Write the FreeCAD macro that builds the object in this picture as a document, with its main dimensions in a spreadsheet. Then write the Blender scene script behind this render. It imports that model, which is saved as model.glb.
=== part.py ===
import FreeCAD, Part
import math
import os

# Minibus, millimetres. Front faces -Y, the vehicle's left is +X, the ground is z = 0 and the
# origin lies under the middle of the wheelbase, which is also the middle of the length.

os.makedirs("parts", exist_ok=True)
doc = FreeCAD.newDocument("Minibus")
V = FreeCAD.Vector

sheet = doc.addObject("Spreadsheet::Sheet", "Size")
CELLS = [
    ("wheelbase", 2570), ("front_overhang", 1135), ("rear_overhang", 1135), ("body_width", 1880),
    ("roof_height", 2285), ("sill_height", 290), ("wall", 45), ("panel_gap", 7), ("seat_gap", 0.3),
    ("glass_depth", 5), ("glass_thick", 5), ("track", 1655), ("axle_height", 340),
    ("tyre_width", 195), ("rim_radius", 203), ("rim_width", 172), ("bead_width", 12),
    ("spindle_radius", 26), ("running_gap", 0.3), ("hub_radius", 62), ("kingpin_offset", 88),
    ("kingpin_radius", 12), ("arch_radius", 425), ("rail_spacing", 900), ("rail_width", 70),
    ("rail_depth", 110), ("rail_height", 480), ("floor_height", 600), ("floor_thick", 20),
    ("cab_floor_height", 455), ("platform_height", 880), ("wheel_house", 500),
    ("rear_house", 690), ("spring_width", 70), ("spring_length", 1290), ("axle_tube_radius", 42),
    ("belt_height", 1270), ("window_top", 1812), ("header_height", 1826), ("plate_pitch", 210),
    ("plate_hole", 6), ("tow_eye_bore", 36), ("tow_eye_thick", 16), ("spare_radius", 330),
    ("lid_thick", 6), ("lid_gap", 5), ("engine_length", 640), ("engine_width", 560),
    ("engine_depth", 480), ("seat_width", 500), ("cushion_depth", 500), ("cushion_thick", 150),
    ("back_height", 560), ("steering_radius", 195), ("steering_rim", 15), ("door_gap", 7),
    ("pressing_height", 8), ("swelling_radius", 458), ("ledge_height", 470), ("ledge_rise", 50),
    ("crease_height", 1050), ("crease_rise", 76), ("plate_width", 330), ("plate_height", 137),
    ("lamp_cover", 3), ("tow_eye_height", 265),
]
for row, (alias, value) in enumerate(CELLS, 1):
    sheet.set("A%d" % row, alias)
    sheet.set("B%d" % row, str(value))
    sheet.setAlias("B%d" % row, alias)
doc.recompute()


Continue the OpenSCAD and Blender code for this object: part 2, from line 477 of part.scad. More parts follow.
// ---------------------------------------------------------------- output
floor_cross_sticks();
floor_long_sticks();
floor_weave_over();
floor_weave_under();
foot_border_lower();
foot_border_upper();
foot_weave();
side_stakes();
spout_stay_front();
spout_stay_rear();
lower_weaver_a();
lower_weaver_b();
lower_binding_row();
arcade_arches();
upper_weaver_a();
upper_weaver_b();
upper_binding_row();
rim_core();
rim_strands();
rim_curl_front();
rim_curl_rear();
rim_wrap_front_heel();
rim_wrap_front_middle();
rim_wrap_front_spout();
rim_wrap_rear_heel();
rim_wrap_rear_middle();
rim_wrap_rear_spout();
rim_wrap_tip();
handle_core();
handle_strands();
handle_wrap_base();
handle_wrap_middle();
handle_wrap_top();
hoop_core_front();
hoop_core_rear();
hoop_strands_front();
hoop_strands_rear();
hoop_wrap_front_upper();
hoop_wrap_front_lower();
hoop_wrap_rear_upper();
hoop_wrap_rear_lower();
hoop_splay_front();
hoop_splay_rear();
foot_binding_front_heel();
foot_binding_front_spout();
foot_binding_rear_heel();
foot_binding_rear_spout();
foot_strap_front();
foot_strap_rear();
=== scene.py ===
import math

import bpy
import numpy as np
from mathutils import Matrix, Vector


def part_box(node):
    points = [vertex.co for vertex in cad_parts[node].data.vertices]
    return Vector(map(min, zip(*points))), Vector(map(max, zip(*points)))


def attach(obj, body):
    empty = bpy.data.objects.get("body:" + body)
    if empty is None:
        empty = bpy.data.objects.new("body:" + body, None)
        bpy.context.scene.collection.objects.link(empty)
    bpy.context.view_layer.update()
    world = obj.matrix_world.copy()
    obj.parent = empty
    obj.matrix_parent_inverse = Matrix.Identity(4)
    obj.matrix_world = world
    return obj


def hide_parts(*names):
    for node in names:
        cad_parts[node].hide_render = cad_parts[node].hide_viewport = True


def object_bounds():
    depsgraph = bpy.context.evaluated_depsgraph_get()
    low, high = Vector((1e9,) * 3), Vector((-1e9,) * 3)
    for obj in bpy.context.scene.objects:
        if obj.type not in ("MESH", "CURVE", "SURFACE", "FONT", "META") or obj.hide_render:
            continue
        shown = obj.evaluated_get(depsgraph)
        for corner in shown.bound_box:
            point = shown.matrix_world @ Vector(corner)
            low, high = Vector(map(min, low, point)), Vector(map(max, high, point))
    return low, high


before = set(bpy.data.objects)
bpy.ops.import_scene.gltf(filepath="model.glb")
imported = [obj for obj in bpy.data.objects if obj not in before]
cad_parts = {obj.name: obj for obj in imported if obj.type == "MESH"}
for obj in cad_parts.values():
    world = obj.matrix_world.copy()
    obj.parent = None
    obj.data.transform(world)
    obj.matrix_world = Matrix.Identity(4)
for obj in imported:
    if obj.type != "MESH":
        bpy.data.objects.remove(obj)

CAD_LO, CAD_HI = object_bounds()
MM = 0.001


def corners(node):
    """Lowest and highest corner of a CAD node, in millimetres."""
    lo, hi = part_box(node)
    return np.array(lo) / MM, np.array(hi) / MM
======
◆ Task goal ◆
Exactly those lines that run from the line with "Continue the OpenSCAD" through the line with "if obj.type not" are to be reproduced; both end lines belong to the range.

◆ Exercise response ◆
Continue the OpenSCAD and Blender code for this object: part 2, from line 477 of part.scad. More parts follow.
// ---------------------------------------------------------------- output
floor_cross_sticks();
floor_long_sticks();
floor_weave_over();
floor_weave_under();
foot_border_lower();
foot_border_upper();
foot_weave();
side_stakes();
spout_stay_front();
spout_stay_rear();
lower_weaver_a();
lower_weaver_b();
lower_binding_row();
arcade_arches();
upper_weaver_a();
upper_weaver_b();
upper_binding_row();
rim_core();
rim_strands();
rim_curl_front();
rim_curl_rear();
rim_wrap_front_heel();
rim_wrap_front_middle();
rim_wrap_front_spout();
rim_wrap_rear_heel();
rim_wrap_rear_middle();
rim_wrap_rear_spout();
rim_wrap_tip();
handle_core();
handle_strands();
handle_wrap_base();
handle_wrap_middle();
handle_wrap_top();
hoop_core_front();
hoop_core_rear();
hoop_strands_front();
hoop_strands_rear();
hoop_wrap_front_upper();
hoop_wrap_front_lower();
hoop_wrap_rear_upper();
hoop_wrap_rear_lower();
hoop_splay_front();
hoop_splay_rear();
foot_binding_front_heel();
foot_binding_front_spout();
foot_binding_rear_heel();
foot_binding_rear_spout();
foot_strap_front();
foot_strap_rear();
=== scene.py ===
import math

import bpy
import numpy as np
from mathutils import Matrix, Vector


def part_box(node):
    points = [vertex.co for vertex in cad_parts[node].data.vertices]
    return Vector(map(min, zip(*points))), Vector(map(max, zip(*points)))


def attach(obj, body):
    empty = bpy.data.objects.get("body:" + body)
    if empty is None:
        empty = bpy.data.objects.new("body:" + body, None)
        bpy.context.scene.collection.objects.link(empty)
    bpy.context.view_layer.update()
    world = obj.matrix_world.copy()
    obj.parent = empty
    obj.matrix_parent_inverse = Matrix.Identity(4)
    obj.matrix_world = world
    return obj


def hide_parts(*names):
    for node in names:
        cad_parts[node].hide_render = cad_parts[node].hide_viewport = True


def object_bounds():
    depsgraph = bpy.context.evaluated_depsgraph_get()
    low, high = Vector((1e9,) * 3), Vector((-1e9,) * 3)
    for obj in bpy.context.scene.objects:
        if obj.type not in ("MESH", "CURVE", "SURFACE", "FONT", "META") or obj.hide_render:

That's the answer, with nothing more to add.